His new approach includes bringing in a government appointed mediator and removing the B.C. Public School Employers' Association (BCPSEA) from the bargaining table.

"It was the teacher's federation that asked the government to bargain directly on the five key elements," Fassbender said. "We have said we want to honour that, we want to sit down face to face, we want to get into those discussions, but one of our priorities that we ran on and we're very clear about and Premier Clark was very clear, is that we want to have long-term stability for students, for teachers, school trustees, communities. That's our goal."

Teachers cried foul over the move to sidestep BCPSEA, saying it ended five months of productive negotiations that saw movement on some issues.

"Teachers, more than anyone, would welcome long-term labour stability in public education. But you cannot achieve labour peace by interfering in a constructive process and locking in current problems for another decade," said B.C. Teachers' Federation (BCTF) president Susan Lambert.

In response to some teachers' fears about what a 10-year deal might look like, Fassbender told educators to wait and see what's tabled.

"They don't know the details of what a 10-year deal might be, so I think what they need to do is be patient, allow their leadership to sit down with us in a spirit of cooperation and collaboration, and let us go back and tell them what a long-term deal looks like," he said.

Teachers across the province took a vote to gauge their collective feelings about government's "interference in bargaining" and 96 per cent were against Fassbender's approach.
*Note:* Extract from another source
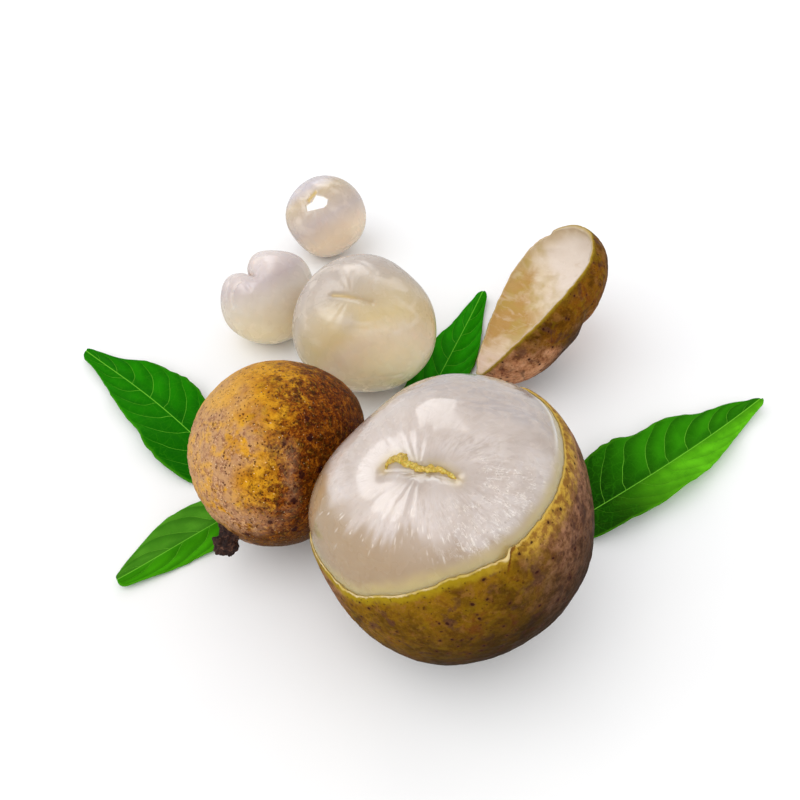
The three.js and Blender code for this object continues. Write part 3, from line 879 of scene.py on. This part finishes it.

Teachers also wrote letters en masse to Fassbender talking about their concerns that his government "intended to lock in a decade of deteriorating conditions in classrooms" with the new deal, according to a press release from the BCTF.

Sunshine Coast Teachers' Association (SCTA) president Louise Herle told Coast Reporter this week that government's proposed 10-year deal is "flawed in a number of significant ways."

"It ignores court rulings, contradicts government's own legislation and puts at risk the current round of provincial bargaining. It severely limits the constitutional right to bargain and intrudes into the bargaining process yet again," Herle said. "Another key problem is that it ignores the ruling of the BC Supreme Court that teachers have the right to bargain working conditions, such as class size and class composition."

Despite the concerns, teachers are saying they still want to bargain with government, and Fassbender noted government is also willing to get back to the table.

"They said they want to take the summer break from bargaining, so we're ready to work with them whenever they're ready to come to the table, and we'll develop that framework," he said.